» What is needed: Gather every line that includes the word "scene", please.
________
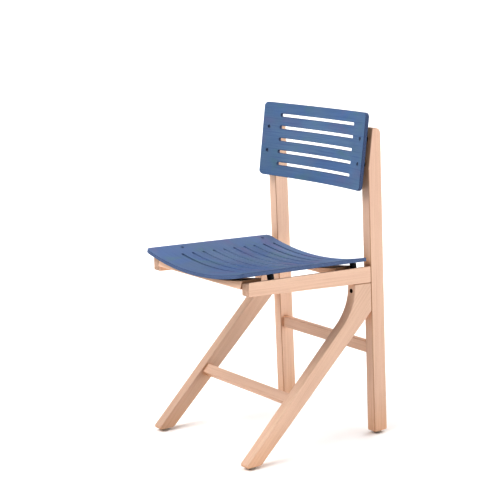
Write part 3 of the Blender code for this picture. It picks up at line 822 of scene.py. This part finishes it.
def panel_solid(panel):
    """Panel bent about its local Y axis, hollow side up, with slots running across it."""
    columns = panel_columns(panel)
    radius = panel["radius"]
    slots = [panel["first"] - panel["height"] / 2 + panel["pitch"] * i
             for i in range(panel["slots"])]
    points = []
    faces = []

    def pair(u, v):
        """Two new points, on the hollow face and behind it, by their numbers."""
        angle = u / radius
        for r in (radius, radius + PANEL_THICK):
            points.append(Vector((r * math.sin(angle), v, radius - r * math.cos(angle))))
        return len(points) - 2, len(points) - 1

    def wall(a, b):
        """A face through the thickness, between two pairs."""
        faces.append((a[0], b[0], b[1], a[1]))

    rows = []
    for u, edge, opening in columns:
        row = [pair(u, -edge)]
        for v in slots:
            row.append(pair(u, v - opening))
            row.append(pair(u, v + opening) if opening else row[-1])
        row.append(pair(u, edge))
        rows.append(row)
    for c in range(len(columns) - 1):
        near, far = rows[c], rows[c + 1]
        for k in range(0, len(near), 2):
            faces.append((near[k][0], far[k][0], far[k + 1][0], near[k + 1][0]))
            faces.append((near[k + 1][1], far[k + 1][1], far[k][1], near[k][1]))
        wall(far[0], near[0])
        wall(near[-1], far[-1])
        if columns[c][2] or columns[c + 1][2]:
            for k in range(1, len(near) - 1, 2):
                wall(near[k], far[k])
                wall(far[k + 1], near[k + 1])
    for row in (rows[0], rows[-1]):
        for k in range(0, len(row), 2):
            wall(row[k], row[k + 1])
    loops = [[p for i, p in enumerate(face) if p != face[i - 1]] for face in faces]
    return points, [loop for loop in loops if len(loop) > 2]


def unbend(panel):
    """Grain coordinates in the flat sheet: (up the panel, depth, along the width)."""
    radius = panel["radius"]

    def flat(p):
        out = math.hypot(p.x, radius - p.z)
        return Vector((p.y, out - radius, math.atan2(p.x, radius - p.z) * radius))
    return flat


def bent_panel(node, panel, screws):
    """The stained panel, with a stepped hole for each screw."""
    matrix = panel_matrix(panel)
    back = matrix.inverted()
    obj = link(f"{node}_panel", solid_mesh(node, [panel_solid(panel)]))
    dress(obj, panel["looks"])
    round_edges(obj, PANEL_ARRIS)
    holes = []
    head = SCREW["head"] + HEAD_ROOM
    shank = SCREW["radius"] + HEAD_ROOM
    for screw in screws:
        at = screw_frame(screw, screw_axis(screw, matrix.to_3x3().col[2]))[0]
        hole = turned([(-DRILL_REACH, shank), (-SCREW["deep"], shank), (-SCREW["deep"], head),
                       (HEAD_SINK, head), (HEAD_SINK + COUNTERSINK, head + COUNTERSINK)])
        holes.append(moved(hole, back @ at))
    settle(obj, [bore(obj, holes)])
    flat = unbend(panel)
    set_grain(obj, flat, Vector((0.31 * len(node), 0, 0.17)))
    veneer, edge, slot_wall = range(len(panel["looks"]))
    for face in obj.data.polygons:
        out = Vector((face.center.x, 0, face.center.z - panel["radius"])).normalized()
        across = abs(flat(face.center).z)
        inside = abs(face.center.y) < panel["height"] / 2 - PANEL_MARGIN
        if abs(face.normal.dot(out)) >= FACE_TURN:
            face.material_index = veneer
        # the seat's slot walls take a look of painted light
        elif inside and across < SLOT_END + SLOT_MARGIN:
            face.material_index = slot_wall
        else:
            face.material_index = edge
    obj.data.transform(matrix)
    stand_in(obj, node)


def spacer(node, axis):
    """Rubber spacer along a screw, from the frame up to the panel, slightly bulged."""
    at = Vector((0, 0, 1)).rotation_difference(axis).to_matrix().to_4x4()
    back = at.inverted()
    points = [back @ v.co for v in nodes[node].data.vertices]
    base = min(p.z for p in points)
    middle = Vector([(min(p[i] for p in points) + max(p[i] for p in points)) / 2
                     for i in range(2)] + [0.0])
    radius = (max(p.y for p in points) - min(p.y for p in points)) / 2
    top = [p for p in points if p.z > (base + max(q.z for q in points)) / 2]
    slopes = [np.polyfit([p[i] for p in top], [p.z for p in top], 1) for i in range(2)]
    way = max(range(2), key=lambda i: abs(slopes[i][0]))    # the one in which its top leans
    lean, start = slopes[way]

    def level(share, out, rise=0.0):
        """Ring of radius `out` at a share of the height, lifted by `rise`."""
        ring = []
        for p in circle(out, 0.0, FINE):
            spot = middle + p
            height = lean * spot[way] + start - base
            ring.append(Vector((spot.x, spot.y, base + share * height + rise)))
        return ring

    edge = SPACER_ARRIS
    hollow = SCREW["radius"] + 2 * GAP
    rings = [level(0, hollow), level(0, radius - edge),
             level(0, radius - edge * 0.3, edge * 0.3),
             level(0, radius, edge), level(0.3, radius + SPACER_BULGE * 0.8),
             level(0.5, radius + SPACER_BULGE), level(0.7, radius + SPACER_BULGE * 0.8),
             level(1, radius, -edge), level(1, radius - edge * 0.3, -edge * 0.3),
             level(1, radius - edge), level(1, hollow)]
    obj = link(f"{node}_rubber", solid_mesh(node, [ring_of(rings)]))
    dress(obj, ["black_rubber"])
    settle(obj)
    obj.data.set_sharp_from_angle(angle=math.radians(50))
    set_grain(obj, lambda p: p, Vector((0, 0, 0)))
    obj.matrix_world = at
    stand_in(obj, node)


# ---------------------------------------------------------------- feet
def glide(node, nail):
    """Turned foot with a softened rim, and the nail in its recess."""
    low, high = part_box(node)
    nail_low, nail_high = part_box(nail)
    radius = (high.x - low.x) / 2
    thick = high.z - low.z
    recess = (nail_high.x - nail_low.x) / 2 + GAP
    pin = NAIL_RADIUS + GAP
    seat = nail_low.z + NAIL_HEAD_DEEP + GAP
    profile = [(0.0005, recess), (0.0, recess + 0.0006)]    # the recess's mouth
    profile += rounded(0.0, radius, 0.0020, 5, top=False)
    profile += [(thick * 0.72, radius), (thick * 0.78, radius - 0.0005),
                (thick * 0.84, radius)]    # a groove near the top
    profile += rounded(thick, radius, 0.0006, 3)
    profile += [(thick, pin), (seat, pin), (seat, recess)]
    rings = [circle(out, height, FINE) for height, out in profile]
    obj = link(f"{node}_foot", solid_mesh(node, [ring_of(rings)]))
    dress(obj, ["glide_plastic"])
    settle(obj)
    obj.data.set_sharp_from_angle(angle=math.radians(40))
    set_grain(obj, lambda p: p, Vector((0, 0, 0)))
    obj.matrix_world = Matrix.Translation(((low.x + high.x) / 2, (low.y + high.y) / 2, low.z))
    stand_in(obj, node)


def keep_cad(node, material, axis):
    """Leave a hidden CAD piece as it is, with a proper material."""
    obj = nodes[node]
    set_grain(obj, along_axis(axis), Vector((0.05, 0.04, 0.0)))
    set_painted_light(obj, EVEN)
    obj.data.materials.clear()
    obj.data.materials.append(MATERIALS[material])


# ---------------------------------------------------------------- assembly
def build_timber():
    """Posts, seat rails, legs, cross rails and stretchers, each from its own bit of log."""
    index = 0
    low, high = SIDE_SHARES
    for side, share in (("left", high), ("right", low)):    # the cut nearer the outer face
        names = [f"{side}_rear_post", f"{side}_side_rail", f"{side}_front_leg"]
        outlines = {name: section(name, (1, 0, 0), share)[0] for name in names}
        for name in names:
            others = [outlines[other] for other in names if other != name]
            holes = []
            if name.endswith("front_leg"):
                axis = bolt_axis()
                at = screw_frame(f"{side}_leg_bolt", axis)[0]
                holes = [moved(turned([(-BOLT["deep"], BOLT_HOLE_RADIUS),
                                       (BOLT_HOLE_REACH, BOLT_HOLE_RADIUS)]), at)]
            piece = timber(name, (1, 0, 0), SIDE_SHARES, index, others, holes)
            if holes:
                darken_bore(piece, at)
            index += 1
    lean = fall_of(nodes["front_cross_rail"].data)
    for name in ("front_cross_rail", "rear_cross_rail"):
        timber(name, (0, math.cos(lean), -math.sin(lean)), CROSS_SHARES, index)
        index += 1
    for name in ("front_stretcher", "rear_stretcher"):
        stretcher(name, index)
        index += 1


def darken_bore(obj, at):
    """Give the inside of the bolt hole about `at`'s Z axis its own look: the painted shade of the
    bore.
    """
    back = at.inverted()
    for face in obj.data.polygons:
        spot = back @ face.center
        inside = abs(face.normal.dot(at.col[2].to_3d())) < 0.5 or spot.z < 0.0
        near = math.hypot(spot.x, spot.y) < BOLT_HOLE_RADIUS and spot.z < BOLT_HOLE_REACH
        if inside and near:
            face.material_index = TIMBER_LOOKS.index("bore")


def fall_of(mesh):
    """Downward slope, as an angle, of a cross rail's underside towards the back."""
    under = [f for f in mesh.polygons if f.normal.z < -0.9]
    normal = under[0].normal
    return math.atan2(normal.y, -normal.z)


def bolt_axis():
    """Direction out of the leg's bolt hole: square to the post's front face."""
    outline = section("left_rear_post", (1, 0, 0), POST_SHARE)[0]
    run = long_axis(outline)
    return Vector((0, -run.z, run.y)).normalized()


def build_panels():
    """Seat and backrest, with their screws and spacers."""
    panel_screw = None
    for node, panel in PANELS.items():
        kind = node.split("_")[0]
        screws = sorted(n for n in nodes if n.endswith(f"{kind}_screw"))
        bent_panel(node, panel, screws)
        for screw in screws:
            axis = screw_axis(screw, panel_matrix(panel).to_3x3().col[2])
            at, length = screw_frame(screw, axis)
            panel_screw = panel_screw or screw_mesh("panel_screw", SCREW, length)
            place_screw(screw, panel_screw, at)
            spacer(screw.replace("screw", "spacer"), axis)


def build_bolts():
    """The bolts of the legs, which share one mesh, and their hidden inserts."""
    axis = bolt_axis()
    bolt = None
    for side in ("left", "right"):
        at, length = screw_frame(f"{side}_leg_bolt", axis)
        bolt = bolt or screw_mesh("leg_bolt", BOLT, length)
        place_screw(f"{side}_leg_bolt", bolt, at)
        keep_cad(f"{side}_leg_insert", "dark_steel", axis)


def build_feet():
    """The glides and their nails."""
    for node in sorted(n for n in nodes if n.endswith("_glide")):
        glide(node, f"{node}_nail")
        keep_cad(f"{node}_nail", "dark_steel", Vector((0, 0, 1)))


def build_dowels():
    """The hidden dowels, as the CAD has them."""
    for node in sorted(n for n in nodes if "dowel" in n):
        low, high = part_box(node)
        size = high - low
        along = max(range(3), key=lambda i: size[i])
        keep_cad(node, "beech", Vector([float(i == along) for i in range(3)]))


def add_floor():
    """A floor wide enough to fill every view."""
    corners = [Vector((x * FLOOR_REACH, y * FLOOR_REACH, 0))
               for x, y in ((-1, -1), (1, -1), (1, 1), (-1, 1))]
    mesh = solid_mesh("floor", [(corners, [(0, 1, 2, 3)])])
    floor = link("floor", mesh)
    mesh.materials.append(floor_material())
    if mesh.polygons[0].normal.z < 0:
        mesh.flip_normals()


def soft_light(name, azimuth, elevation, strength):
    """A very wide lamp, far off. Azimuth is from the front, towards the sitter's left."""
    lamp = bpy.data.lights.new(name, "SUN")
    lamp.angle = math.radians(LIGHT_SPREAD)
    lamp.energy = strength * math.pi
    obj = link(name, lamp)
    turn, rise = math.radians(azimuth), math.radians(elevation)
    towards = Vector((math.sin(turn) * math.cos(rise), -math.cos(turn) * math.cos(rise),
                      math.sin(rise)))
    obj.rotation_euler = towards.to_track_quat("Z", "Y").to_euler()


def add_light():
    """The dome and the lamps."""
    world = bpy.data.worlds.new("studio")
    bpy.context.scene.world = world
    world.use_nodes = True
    sky = world.node_tree.nodes["Background"]
    sky.inputs["Color"].default_value = (1.0, 1.0, 1.0, 1.0)
    sky.inputs["Strength"].default_value = DOME
    for name, azimuth, elevation, strength in LIGHTS:
        soft_light(name, azimuth, elevation, strength)


def add_camera():
    """The camera, from three-quarters in front on the sitter's left."""
    lens = bpy.data.cameras.new("camera")
    lens.lens = CAMERA_LENS
    lens.sensor_width = SENSOR_WIDTH
    obj = link("camera", lens)
    turn = (Matrix.Rotation(math.radians(CAMERA_AZIMUTH), 4, "Z")
            @ Matrix.Rotation(math.radians(90 - CAMERA_PITCH), 4, "X")
            @ Matrix.Rotation(math.radians(CAMERA_ROLL), 4, "Z"))
    obj.matrix_world = Matrix.Translation(CAMERA_AT) @ turn
    bpy.context.scene.camera = obj


build_timber()
build_panels()
build_bolts()
build_feet()
build_dowels()
add_floor()
add_light()
add_camera()
bpy.context.scene.view_settings.view_transform = "Standard"
bpy.context.scene.view_settings.gamma = CONTRAST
________
» Written answer:
Write part 3 of the Blender code for this picture. It picks up at line 822 of scene.py. This part finishes it.
    bpy.context.scene.world = world
    bpy.context.scene.camera = obj
bpy.context.scene.view_settings.view_transform = "Standard"
bpy.context.scene.view_settings.gamma = CONTRAST